I begin in that way because in some senses, these concluding verses of Paul in Romans 8 represent his closing argument. In a masterful way, unlike Perry Mason, Paul isn’t establishing the innocence of the believer, but rather, he’s demonstrating that the believer is set free because another has borne the punishment that we deserve. That is a vital distinction. In Perry Mason, the attorney was able to secure a verdict of not guilty. In the case of the Christian, the verdict is guilty. How then may the guilty go free? Answer: because another has borne the punishment that we, the guilty, deserve.

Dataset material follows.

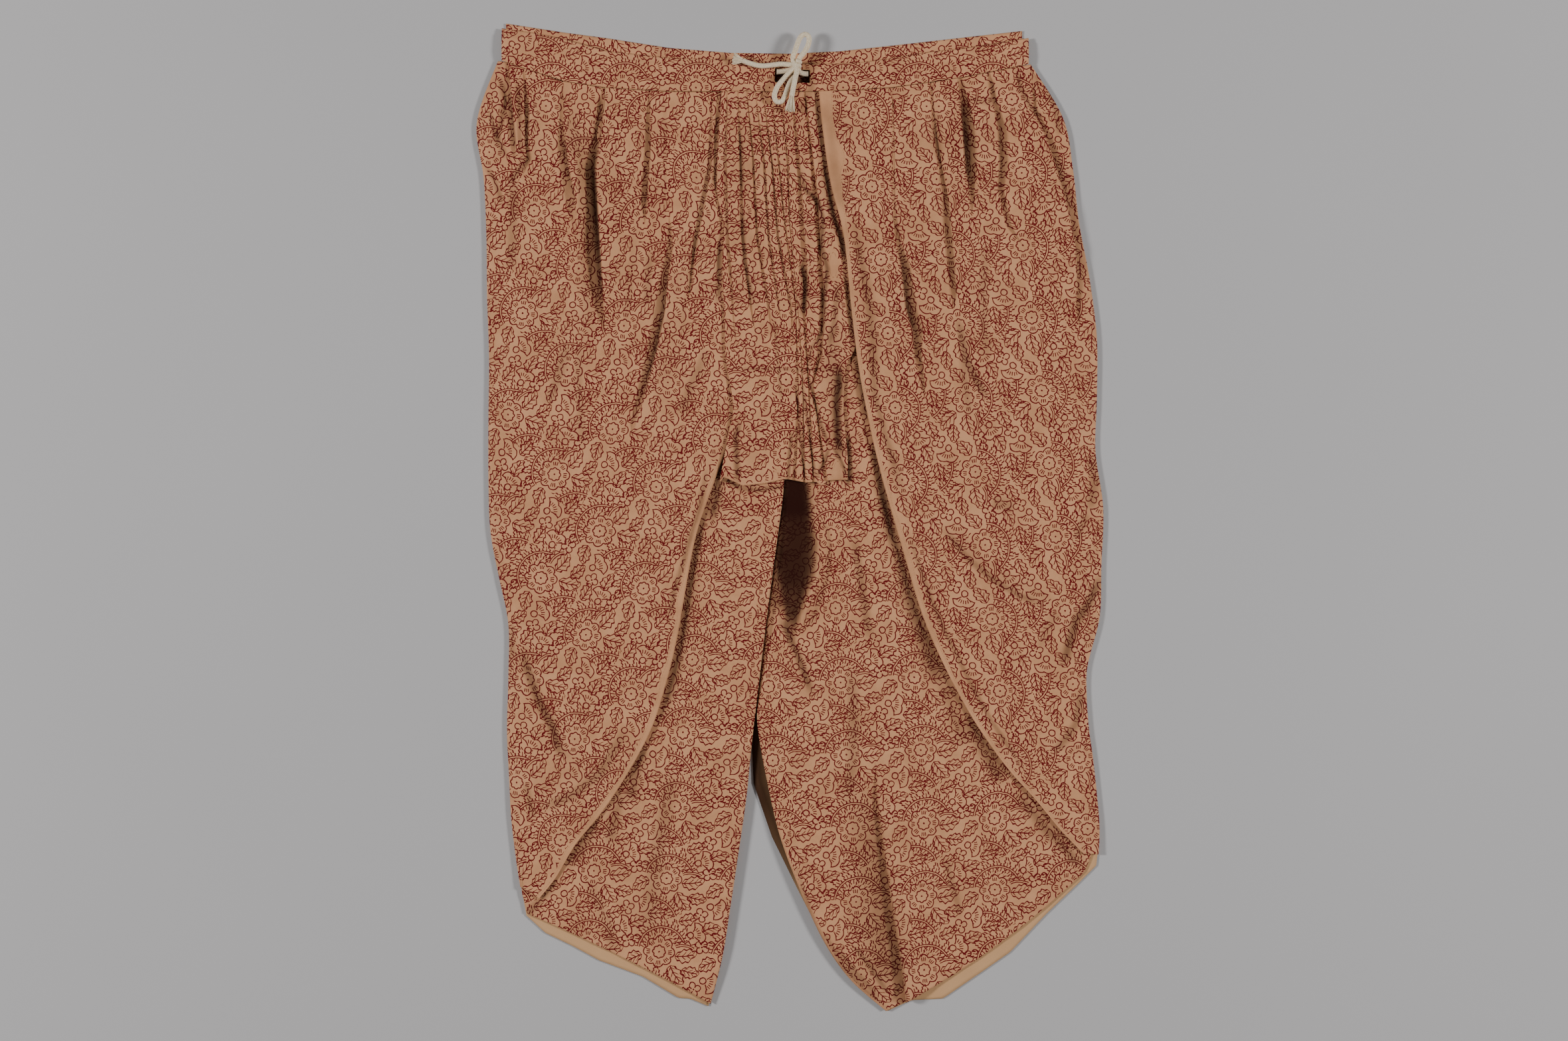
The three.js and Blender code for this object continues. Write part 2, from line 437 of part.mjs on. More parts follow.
/** Seam line of the back band between two places, as the top edge of a back panel. */
function backTop(from, to) {
  const inside = BAND_BACK_ROWS.filter(([x]) => x > from + 1 && x < to - 1);
  const yAt = (x) => {
    const i = Math.max(1, BAND_BACK_ROWS.findIndex((row) => row[0] >= x));
    const [a, b] = [BAND_BACK_ROWS[i - 1], BAND_BACK_ROWS[i]];
    return lerp(a[1], b[1], (x - a[0]) / (b[0] - a[0]));
  };
  return [[from, yAt(from)], ...inside.map(([x, y]) => [x, y]), [to, yAt(to)]].map(([x, y]) => [x, y - SEAM_GAP]);
}

function backLeft() {
  const side = DRAPE_LEFT.rows.slice(1).map(([x, y]) => [x + BACK_INSET, y]);
  const inner = LEG_LEFT.rows.slice(4, -1).map((row) => [row[4] - BACK_INSET, row[5]]).reverse();
  const top = backTop(BACK_TOP.left, CENTRE_SEAM - SEAM_GAP).reverse();
  return backPanel('back_left', [...side, ...BACK_LEFT_HEM, ...inner, ...top]);
}

function backRight() {
  const side = DRAPE_RIGHT.rows.slice(1).map((row) => [row[4] - BACK_INSET, row[5]]);
  const inner = LEG_RIGHT.rows.slice(4, -1).map((row) => [row[0] + BACK_INSET, row[1]]).reverse();
  const top = backTop(CENTRE_SEAM + SEAM_GAP, BACK_TOP.right);
  return backPanel('back_right', [...top, ...side, ...BACK_RIGHT_HEM, ...inner]);
}

function backBand() {
  const outline = [
    ...BAND_BACK_ROWS.map(([x, seam]) => [x, seam]),
    ...BAND_BACK_ROWS.map(([x, , edge]) => [x, edge]).reverse(),
  ];
  const shape = new THREE.Shape(outline.map(([x, y]) => new THREE.Vector2(x, y)));
  return named('waistband_back', new THREE.ExtrudeGeometry(shape, { depth: BACK_CLOTH, bevelEnabled: false }),
    PRINTED_COTTON);
}

/** The front band bulges over the panels sewn into it and has a slit for the drawstring. */
function frontBand() {
  const half = (BAND_FRONT_ROWS[BAND_FRONT_ROWS.length - 1][0] - BAND_FRONT_ROWS[0][0]) / 2;
  const middle = BAND_FRONT_ROWS[0][0] + half;
  const grid = BAND_FRONT_LINES.map((line, r) => BAND_FRONT_ROWS.map(([x, seam, edge]) => {
    const drop = BAND_SIDE_DROP[r] * smooth((Math.abs(x - middle) / half - 0.55) / 0.45);
    return [x, lerp(seam, edge, line), BAND_FRONT_HEIGHTS[r] - drop];
  })).reverse();
  const slitRow = BAND_FRONT_LINES.length - 1 - SLIT.lineAbove;
  const slitColumn = BAND_FRONT_ROWS.findIndex(([x]) => x === SLIT.left);
  const isOpen = (r, c) => r === slitRow && c === slitColumn;
  return named('waistband_front', wallFromGrid(grid, BAND_CLOTH, isOpen), PRINTED_COTTON);
}

function cordTube(name, points) {
  const curve = new THREE.CatmullRomCurve3(points.map((p) => new THREE.Vector3(...p)), false, 'centripetal');
  const radius = CORD_DIAMETER / 2;
  const section = new THREE.Shape(Array.from({ length: CORD_SIDES }, (_, k) => {
    const angle = (2 * Math.PI * k) / CORD_SIDES;
    return new THREE.Vector2(radius * Math.cos(angle), radius * Math.sin(angle));
  }));
  const steps = Math.max(2, Math.round(curve.getLength() / CORD_STEP));
  return named(name, new THREE.ExtrudeGeometry(section, { steps, extrudePath: curve, bevelEnabled: false }),
    CORD_COTTON);
}

function knot() {
  const geometry = new THREE.SphereGeometry(0.5, 12, 8);
  geometry.scale(KNOT.wide, KNOT.long, KNOT.high);
  geometry.translate(KNOT.x, KNOT.y, KNOT.z);
  return named('drawstring_knot', geometry, CORD_COTTON);
}

/** A frayed end of the cord: a plug that widens and flattens towards its tip. */
function tuft(name, { from, to, wide, thick }) {
  const start = new THREE.Vector3(...from);
  const along = new THREE.Vector3(...to).sub(start);
  const length = along.length();
  const neck = CORD_DIAMETER / 2;
  const profile = [[0, 0], [neck, 0], [neck * TUFT_SWELL, length * 0.4], [wide / 2, length], [0, length]];
  const geometry = new THREE.LatheGeometry(profile.map(([r, y]) => new THREE.Vector2(r, y)), TUFT_SIDES);
  geometry.applyQuaternion(new THREE.Quaternion().setFromUnitVectors(THREE.Object3D.DEFAULT_UP, along.normalize()));
  const position = geometry.getAttribute('position');
  for (let i = 0; i < position.count; i += 1) {
    const place = clamp01(Math.hypot(position.getX(i), position.getY(i)) / length);
    position.setZ(i, position.getZ(i) * lerp(1, thick / wide, place));
  }
  geometry.translate(...from);
  return named(name, geometry, CORD_COTTON);
}

// ---- the garment ----------------------------------------------------------------------------------------
const garment = new THREE.Group();
garment.name = 'dhoti_salwar';
garment.add(backLeft(), backRight(), backBand());
garment.add(pleatedPanel('leg_left', LEG_LEFT, [], LEG_LEFT_CREASES));
garment.add(pleatedPanel('leg_right', LEG_RIGHT, [], LEG_RIGHT_CREASES));
garment.add(pleatedPanel('drape_left', DRAPE_LEFT, DRAPE_LEFT_PLEATS, DRAPE_LEFT_CREASES));
garment.add(pleatedPanel('drape_right', DRAPE_RIGHT, DRAPE_RIGHT_PLEATS, DRAPE_RIGHT_CREASES));
garment.add(pleatedPanel('centre_pleats', CENTRE, CENTRE_PLEATS, []));
garment.add(frontBand());
garment.add(knot());
for (const [name, points] of Object.entries(CORD_RUNS)) garment.add(cordTube(name, points));
for (const [name, sizes] of Object.entries(TUFTS)) garment.add(tuft(name, sizes));

export default garment;
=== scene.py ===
"""Dhoti salwar laid flat on a pale sheet: its cloth, block print, drawstring, floor and light.

Every piece of cloth is a thin shell on the form of its solid. Its folds run along guide lines, so that a
fold edge stays crisp however it slants. Sizes are in millimetres until a mesh is made. Deep folds, troughs,
the hollow at the crotch, the slit and the gap between the legs are darkened with painted shade in the
cloth's colour.
"""
from __future__ import annotations

import logging
import math
from dataclasses import dataclass
from enum import Enum

import bpy
import numpy as np
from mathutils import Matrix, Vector

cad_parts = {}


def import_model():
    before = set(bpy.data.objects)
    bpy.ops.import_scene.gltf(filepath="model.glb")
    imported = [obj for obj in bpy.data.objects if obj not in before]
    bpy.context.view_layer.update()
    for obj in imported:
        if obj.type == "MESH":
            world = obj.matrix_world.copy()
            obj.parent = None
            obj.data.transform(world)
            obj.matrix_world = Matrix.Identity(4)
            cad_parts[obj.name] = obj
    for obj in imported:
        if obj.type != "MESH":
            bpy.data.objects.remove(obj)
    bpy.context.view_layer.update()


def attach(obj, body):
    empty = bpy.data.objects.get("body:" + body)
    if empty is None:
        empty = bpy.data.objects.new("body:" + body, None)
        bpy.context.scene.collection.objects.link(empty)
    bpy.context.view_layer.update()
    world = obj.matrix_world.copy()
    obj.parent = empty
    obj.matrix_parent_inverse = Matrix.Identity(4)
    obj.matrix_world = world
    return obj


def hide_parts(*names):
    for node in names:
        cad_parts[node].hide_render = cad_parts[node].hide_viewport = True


LOG = logging.getLogger("dhoti_salwar")
MM = 0.001
IMAGE_SIZE = (2361, 1568)
CLOTH_SHELL = 0.6  # thickness of a shell of cloth, mm
SIDE_INSET = 11.0  # the under-legs end this far inside the drapes at the side seams
SEAM_GAP = 0.35  # pieces that are sewn together end this far apart
FOLD_PARTS = 5  # columns over the steep side of a fold
UNDER_STEP = 4  # rows of the upper face to one of the under face
PRINTED = -50.0  # a place this far outside every plain margin, mm
SHIFT_REACH = 20.0  # the print's shift fades to this far past a fold's ends, mm
SHIFT_FADE = 0.9  # share of a fold's length over which that shift fades
CREASE_ENDS = 0.2  # share of a crease's length over which each of its ends fades
LAID_FOOT = 0.9  # how far the foot of a flat fold lies out from its edge, mm
FULL_TUCK = 2.5  # height at which a fold is tucked in fully, mm
NOSE = 0.24  # how far a fold's edge bulges, as a share of its height
TOP_FADE, HEM_FADE = 26.0, 34.0  # how far in from the seam and the hem their lines shape the rows, mm
SWELLS = ((46, 1.0, 0), (21, 0.6, 7))  # size, share and seed offset of each layer of the swell
CRUMPLES = ((12, 1.0, 11), (7, 0.7, 13))  # the same for the crumple
DIP_HEIGHT = 4.0  # a fold this high has all of its dip in front of it, mm
DIP_SHADE = 0.6  # how far the painted shade at its foot reaches, as a share of how far the dip does
QUIET_FADE, RIM_FADE = 60, 6  # how fast the relief fades above the quiet line and at the edges, mm
UNEVEN, UNEVEN_SIZE = 0.35, 19  # share by which a plain margin's width varies, and over what distance, mm
ROLL_RIM = 5  # how far the middle of a rolled place counts as inside it, mm
DRIFT, DRIFT_SIZE = 1.6, 60  # how far the print strays from its grain, and over what distance, mm

Array = np.ndarray
Run = tuple[tuple[float, ...], ...]
Colour = tuple[float, float, float, float]
Material = bpy.types.Material
Piece = bpy.types.Object
Socket = bpy.types.NodeSocket
Value = Socket | float


class Side(Enum):
    """The side that the edge of a fold faces."""

    LEFT = -1
    RIGHT = 1


# ---- number helpers -----------------------------------------------------------------------------------
def smooth(t: Array | float) -> Array:
    """Rise smoothly from 0 to 1 as t goes from 0 to 1."""
    t = np.clip(t, 0.0, 1.0)
    return t * t * (3 - 2 * t)


def catmull(rows: Array, places: Array) -> Array:
    """Smooth curve through the rows of a table.

    Args:
        rows: The table, one section a row.
        places: Where to read it, in rows from the first.

    Returns:
        One row of values for each place.
    """
    last = len(rows) - 1
    i = np.clip(np.floor(places).astype(int), 0, last - 1)
    f = (places - i)[:, None]
    a, b = rows[np.clip(i - 1, 0, last)], rows[i]
    c, d = rows[i + 1], rows[np.clip(i + 2, 0, last)]
    return b + 0.5 * f * (c - a + f * (2 * a - 5 * b + 4 * c - d + f * (3 * (b - c) + d - a)))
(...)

And Paul, with an impressive logic that is akin to his legal background, establishes this truth for us as he draws things to a close. He has pointed out that in Christ we have a new identity. Verse 1 of the chapter: “There is [therefore] now no condemnation for those who are in Christ.” He is not writing or suggesting that we are set free from condemnation willy-nilly, that everybody has now been set free―because Jesus existed and died on the cross, everybody is automatically forgiven. That’s not what he’s saying. He’s saying that the identity of the believer is in Christ. That new identity reveals itself in a new mentality. And back in verse 5, for example, he points out that “those who live in accordance with the Spirit have their minds set on what the Spirit desires.” In other words, that’s their mentality. Prior to that, before becoming a Christian, our minds were set on what our nature desires. New identity, new mentality. New mentality, new destiny. And that is why this chapter is framed on the outset by “no condemnation” and in the conclusion with “no separation.” And the glory of it is in this: that God purposes to complete the work which his grace begins.

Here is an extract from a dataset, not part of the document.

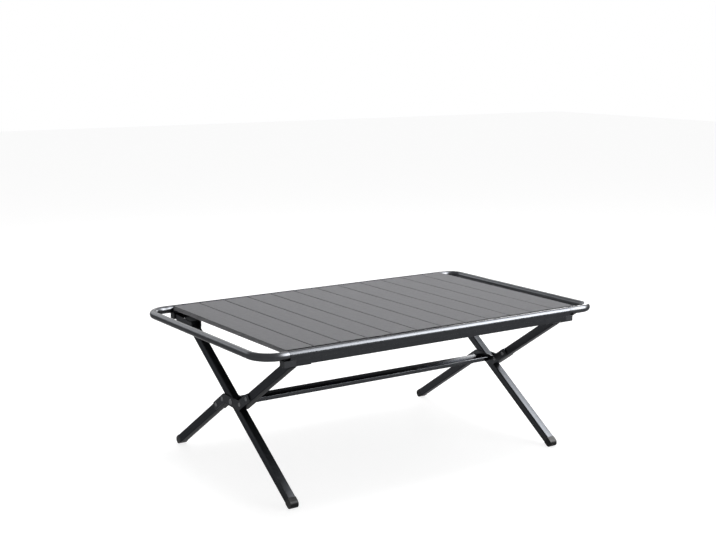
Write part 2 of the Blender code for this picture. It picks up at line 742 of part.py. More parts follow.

When a person becomes a Christian, a new Christian will almost inevitably ask, sooner rather than later, “I understand what Jesus has accomplished for me on the cross, and I realize that I have begun, if you like, the race of the Christian life. But I’m not sure that I’m ever going to be able to run this marathon all the way through to the finishing tape.” And it is then that we want to turn that young believer, he or she, to the Bible, and perhaps even to Romans chapter 8, or maybe to Philippians 1:6, where Paul affirms the same truth in writing to the Christians in Philippi. You remember that verse? “Being confident of this, that he who began a good work in you will bring it to completion at the day of Jesus Christ.”[1]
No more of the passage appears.